The representative match was low and slow scoring, with South Africa making 219-7 in their 60 overs. The highlights were half centuries from Dyer, Pollock and Richards and 4 for 28 from Troup. DH Robins' XI struggled in reply, collapsing from 125-3 to 164 all out with no player reaching his half century.

| Date | Result | Venue | Scheduled length |
|---|---|---|---|
| 17,18,19 Jan | Natal (249 & 151) beat DH Robins' XI (237-4d & 161) by 2 runs | Kingsmead, Durban | 3 days |
| 23,24,26 Jan | Western Province (262-8d & 151-7d) beat DH Robins' XI (144 & 191) by 78 runs | Newlands, Cape Town | 3 days |
| 28 Jan | South African Invitation XI (219-7) beat DH Robins' XI (164) by 55 runs | Newlands, Cape Town | 60 overs |
| 30,31 Jan, 2 Feb | DH Robins' XI (298-5d & 142-4d) beat Transvaal (195-8d & 137) by 108 runs | New Wanderers, Johannesburg | 3 days |
| 6,7 Feb | Eastern Province (68 & 157) lost to DH Robins' XI (155-9d & 71-0) by 10 wkts | St George's Park, Port Elizabeth | 3 days |

==International Wanderers March-April 1976==
The highlight of the South African 1975/6 season was a tour by the International Wanderers. They played 3 first-class games and 1 one-day game against a South African Invitation XI. They also played a first-class game against a weaker South African Board President's XI. This was the strongest team to tour South Africa since isolation, and comprised players from 4 countries. The tourists were managed by Richie Benaud and captained by Australian Greg Chappell in all four main representative games. Englishmen Mike Denness and Bob Taylor, and West Indian John Shepherd also played in all four games. The other players, their nationalities and the games they played in are as follows (numbers relate to the first-class games, OD relates to the one-day game): Ian Chappell (Australia) 1, OD; Phil Edmonds (Zambian-born Englishman) OD, 3; Gary Gilmour (Australia) 1, 2, 3; Alan Hurst (Australia) 1, 3; Martin Kent (Australia) 1, 2, 3; Dennis Lillee (Australia) 2, 3; Ashley Mallett (Australia) 1, OD, 2; John Morrison (New Zealand) 1, OD, 2; Glenn Turner (New Zealand) OD, 2, 3; Derek Underwood (England) 1, OD, 3; Max Walker (Australia) OD, 2.

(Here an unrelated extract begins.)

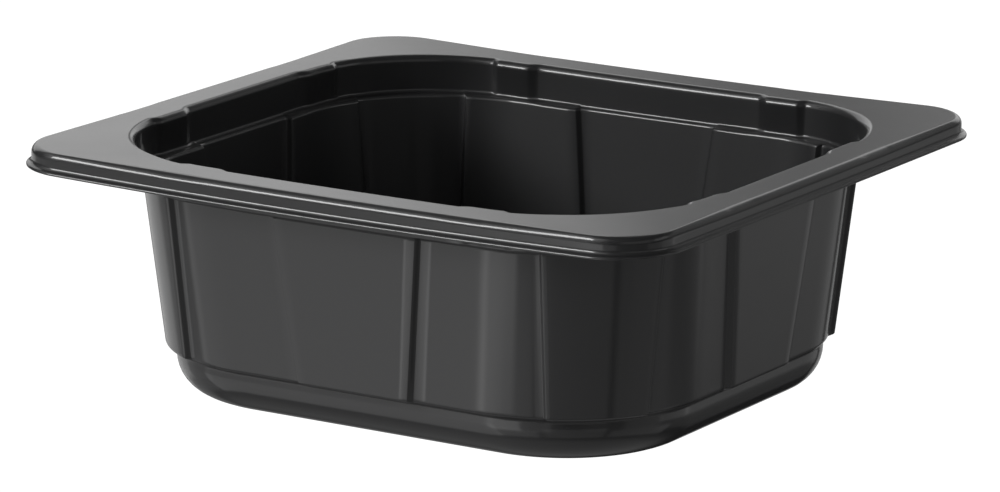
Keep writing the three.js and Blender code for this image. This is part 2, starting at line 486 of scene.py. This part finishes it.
    def columns(self, places: list[float]) -> tuple[np.ndarray, np.ndarray, np.ndarray]:
        """Place a half side's columns and weigh its steps.

        Args:
            places: The ten places between and at the ends of its stretches.

        Returns:
            The columns' places, and the strip's and the lug's share of depth at each.
        """
        at, strip, lug = [], [], []
        for number, count in enumerate(self.stretches.counts()):
            share = np.arange(count) / count
            at.append(places[number] + share * (places[number + 1] - places[number]))
            rise = smoothstep(share)
            level = np.ones(count)
            strip.append({1: rise, 7: 1 - rise}.get(number, level * (2 <= number <= 6)))
            lug.append({3: rise, 5: 1 - rise}.get(number, level * (number == 4)))
        at.append(np.array([places[-1]]))
        strip.append(np.zeros(1))
        lug.append(np.zeros(1))
        return np.concatenate(at), np.concatenate(strip), np.concatenate(lug)

    def half_row(self, bend: Bend, half: HalfSide) -> np.ndarray:
        """Lay out a bend along one half side, before its steps are pressed.

        Args:
            bend: The bend.
            half: The half side.

        Returns:
            A row for each column: X, Y, Z, inward X and Y, strip share and lug share.
        """
        half_x, half_y, corner = self.half_sizes(bend)
        own, other = (half_x, half_y) if half.side is Side.LONG else (half_y, half_x)
        straight = own - corner
        at, strip, lug = self.columns(self.divisions(bend, half))
        turn = np.clip((at - straight) / corner, 0, None)
        along = np.where(at < straight, at, straight + corner * np.sin(turn))
        out = other - corner * (1 - np.cos(turn))
        points = half.place(along, out)
        inward = half.place(-np.sin(turn), -np.cos(turn))
        # The sag of one side fades into the next side's round the corner.
        next_side = Side.SHORT if half.side is Side.LONG else Side.LONG
        own_sag = self.rim_sag[half.side] * (1 - (along / own) ** 2)
        next_sag = self.rim_sag[next_side] * (1 - (out / other) ** 2)
        fade = smoothstep(turn / (math.pi / 2))
        sag = bend.sag * (own_sag * (1 - fade) + next_sag * fade)
        level = self.height - bend.drop - sag
        return np.column_stack([points, level, inward, strip * bend.strip, lug * bend.lug])

    def row(self, bend: Bend) -> np.ndarray:
        """Lay out a bend all round the tray, anticlockwise from above.

        Args:
            bend: The bend.

        Returns:
            A row for each column, as half_row gives.
        """
        halves = []
        for half in HALF_SIDES:
            part = self.half_row(bend, half)
            halves.append(part[:-1] if half.forward else part[:0:-1])
        return np.vstack(halves)

    def inner_bends(self) -> list[Bend]:
        """List the bends of the upper face, from the lip's cut edge to the floor.

        Returns:
            The bends in order.
        """
        lip = {"sag": self.lip_sag, "facets": 6}
        foot_inset = self.sheet + self.foot_lean
        floor = self.height - self.sheet
        bends = [
            Bend(Course.RIM, 0.1, self.lip_bottom_drop, 0.06, **lip),
            Bend(Course.RIM, 0, self.lip_edge_drop, 0.85, **lip),
            Bend(Course.RIM, self.lip_out, self.lip_root_drop, 1.4, **lip),
            Bend(Course.RIM, self.lip_out, 0, self.rim_edge, 9),
            Bend(Course.MOUTH, self.mouth_edge, self.mouth_drop, self.mouth_edge, 9, lug=1),
            Bend(
                Course.MOUTH, self.mouth_edge + self.collar_draft, self.collar_bottom, 0.8,
                sag=0.5, lug=self.lug_foot,
            ),
            Bend(Course.WALL, 0, self.wall_top, 0.9, sag=0.5, strip=1),
            Bend(Course.WALL, 0, self.wall_bottom, 0.7, sag=0, strip=1),
            Bend(Course.FOOT, self.sheet, self.foot_top, 0.8, sag=0),
            Bend(Course.FOOT, foot_inset, floor, self.bottom_edge - self.sheet, 10, sag=0),
        ]
        for inset in self.floor_rings:
            bends.append(Bend(Course.FOOT, inset, floor, sag=0))
        return bends

    def outer_bends(self) -> list[Bend]:
        """List the bends of the lower face, from the base to the inside of the lip.

        Returns:
            The bends in order.
        """
        wall_bottom = self.wall_bottom + self.shoulder_offset
        wall_top = self.wall_top + self.shoulder_offset
        collar_foot = self.collar_bottom + self.shoulder_offset
        collar_inset = self.mouth_edge + self.collar_draft - self.sheet
        skirt = self.lip_out + self.sheet
        bends = [Bend(Course.FOOT, inset, self.height, sag=0) for inset in self.floor_rings[::-1]]
        bends += [
            Bend(Course.FOOT, self.foot_lean, self.height, self.bottom_edge, 10, sag=0),
            Bend(Course.FOOT, 0, self.foot_top + self.shoulder_offset, 0.5, sag=0),
            Bend(Course.WALL, 0, wall_bottom, 0.9, sag=0, strip=1, outward=self.sheet),
            Bend(Course.WALL, 0, wall_top, 0.8, sag=0.5, strip=1, outward=self.sheet),
            Bend(Course.MOUTH, collar_inset, collar_foot, 0.5, sag=0.5, lug=self.lug_foot),
            Bend(Course.MOUTH, 1.0, self.mouth_drop + self.sheet, 1.0, lug=1),
            Bend(Course.RIM, skirt, self.sheet, 1.0),
            Bend(Course.RIM, skirt, self.lip_root_drop + 0.4, 0.4, 4, sag=self.lip_sag),
        ]
        return bends

    def rows(self) -> tuple[list[np.ndarray], list[np.ndarray]]:
        """Lay out the whole sheet, from the lip over the upper face and back underneath.

        Returns:
            The upper face's rows, from the lip to the floor, and the lower face's, from the
            base back to the lip.
        """
        inner = [(bend, self.row(bend)) for bend in self.inner_bends()]
        outer = [(bend, self.row(bend)) for bend in self.outer_bends()]
        upper = rounded([outer[-1], *inner])
        lower = rounded([*outer, inner[0]])
        return upper, lower


def spaced(places: list[float], least: float = 0.5) -> list[float]:
    """Keep places along a side in order.

    Args:
        places: The places.
        least: How far each must lie past the one before.

    Returns:
        The places, moved on where they lay too close.
    """
    kept = places[:1]
    for place in places[1:]:
        kept.append(max(place, kept[-1] + least))
    return kept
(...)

The South African Invitation XI was again captained by Eddie Barlow, who played in all four representative games, as did Clive Rice and Vintcent van der Bijl. A number of coloured players were selected for the Invitation XI. These, and the games they played in, were Abdullatief Barnes 1, 2; Winston Carelse 1, 2; Ismail Ebrahim 3; Devdas Govindjee OD; D Jacobs OD; Farouk Timol 3.

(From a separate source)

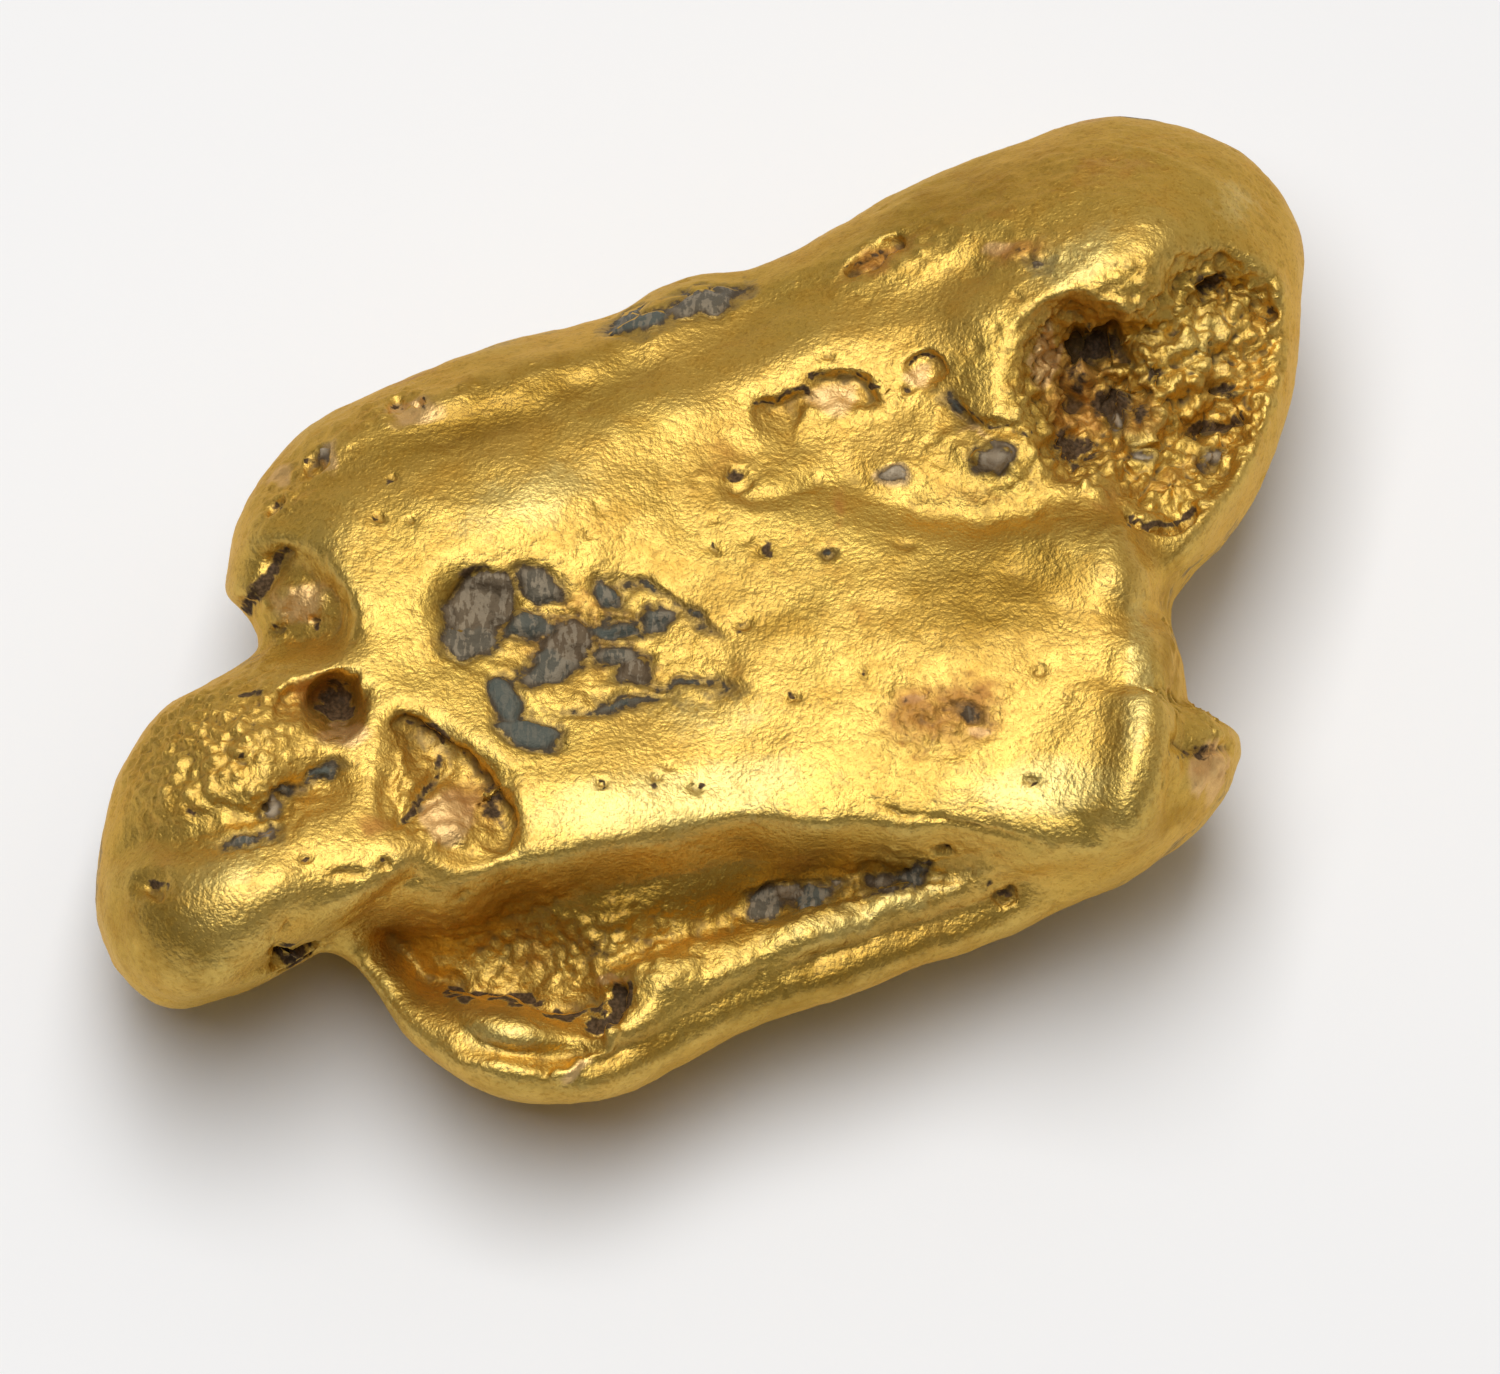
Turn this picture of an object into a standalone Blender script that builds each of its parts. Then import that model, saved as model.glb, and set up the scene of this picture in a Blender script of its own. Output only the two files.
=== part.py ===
"""Gold nugget: one water-worn lump of native gold, lying on a flat worn patch of its underside.

The nugget is shaped as a drawing of its broad face: "across" runs to the right, "up" runs up the
drawing and "out" comes towards the viewer. Its outline is blown up into a pebble, the ridges, ledges,
hollows and pits are pressed into the face and the back, and the pebble is then tipped back by
FACE_TIP to lie on the ground (z = 0).
"""
import math

import bmesh
import bpy
import numpy as np
from mathutils import Matrix, Vector, noise

MM = 0.001

# Driving sizes in millimetres, and the angle between the drawing of the face and the ground
FACE_TIP = math.radians(30)
RIM_HEIGHT = 5.0
RIM_RISE = 0.11
TOP_HEIGHT = 9.1
BELLY_CENTRE = (0.9, -3.3)
BELLY_RISE = 1.8
BELLY_REACH = 10.0
BASE_CUT = 0.5
CALM_REACH = 4.5
PEBBLE_STEPS = 7
OPEN_EDGE = 1.2
SKIN_STEP = 0.22
TRIANGLES = 8600

GOLD = (0.80, 0.52, 0.12, 1.0)
GOLD_ROUGHNESS = 0.3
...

The other players selected for South Africa were Hylton Ackerman OD; Howard Bergins 1, 2, 3; Henry Fotheringham 1; Jack Heron 1; Denys Hobson 1; Lee Irvine OD, 2, 3; Peter Kirsten 1; Douglas Neilson OD; Gavin Pfuhl 1; Graeme Pollock OD, 2, 3; Anthony Smith OD, 2, 3; Barry Richards OD, 2, 3; Lorrie Wilmot 2, 3.

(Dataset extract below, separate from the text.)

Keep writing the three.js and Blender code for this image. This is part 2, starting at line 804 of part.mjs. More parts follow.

| Date | Result | Venue | Scheduled length |
|---|---|---|---|
| 18,19,20,22 Mar | International Wanderers (220 & 324) beat South African Invitation XI (290 & 69) by 185 runs | Newlands, Cape Town | 4 days |
| 24 Mar | South African Invitation XI (176-6) lost to International Wanderers (177-5) by 5 wkts | St George's Park, Port Elizabeth | 50 overs |
| 26,27,28 Mar | South African Board President's XI (321 & 182) drew with International Wanderers (241-5d & 210-9) | St George's Park, Port Elizabeth | 3 days |
| 2,3,5,6,7 Apr | International Wanderers (134 & 466) drew with South African Invitation XI (324 & 91-8) | New Wanderers, Johannesburg | 4 days |
| 8,9,10,12 Apr | South African Invitation XI (178 & 269) beat International Wanderers (99 & 226) | Kingsmead, Durban | 4 days |

==The end of international tours==
During the early to mid-1970s there had been various attempts by the different South African cricket bodies representing the whites, coloureds and black to play multiracial cricket despite Government opposition. In June 1976, however, there were major political uprisings in South Africa. The main outbreak of civil strife was the Soweto Uprising, centred on Soweto, the black township attached to Johannesburg. On 16 June, thousands of schoolchildren rebelled against the education policy of the white minority government. Hundreds were killed; US newspaper Newsday estimated 332 had died in Soweto and 435 nationally. Many others went into exile.

On 17 July 1976 the Montréal Olympics opened without 25 African countries (later joined by 4 others) who were boycotting the games as a result of New Zealand retaining sporting ties with South Africa – the New Zealand rugby union team were touring South Africa at the time.

In the light of this political strife, new changes were proposed, which included the placing of a moratorium on tours to and from South Africa. In practice no international tour happened until the first of the South African rebel tours in 1982.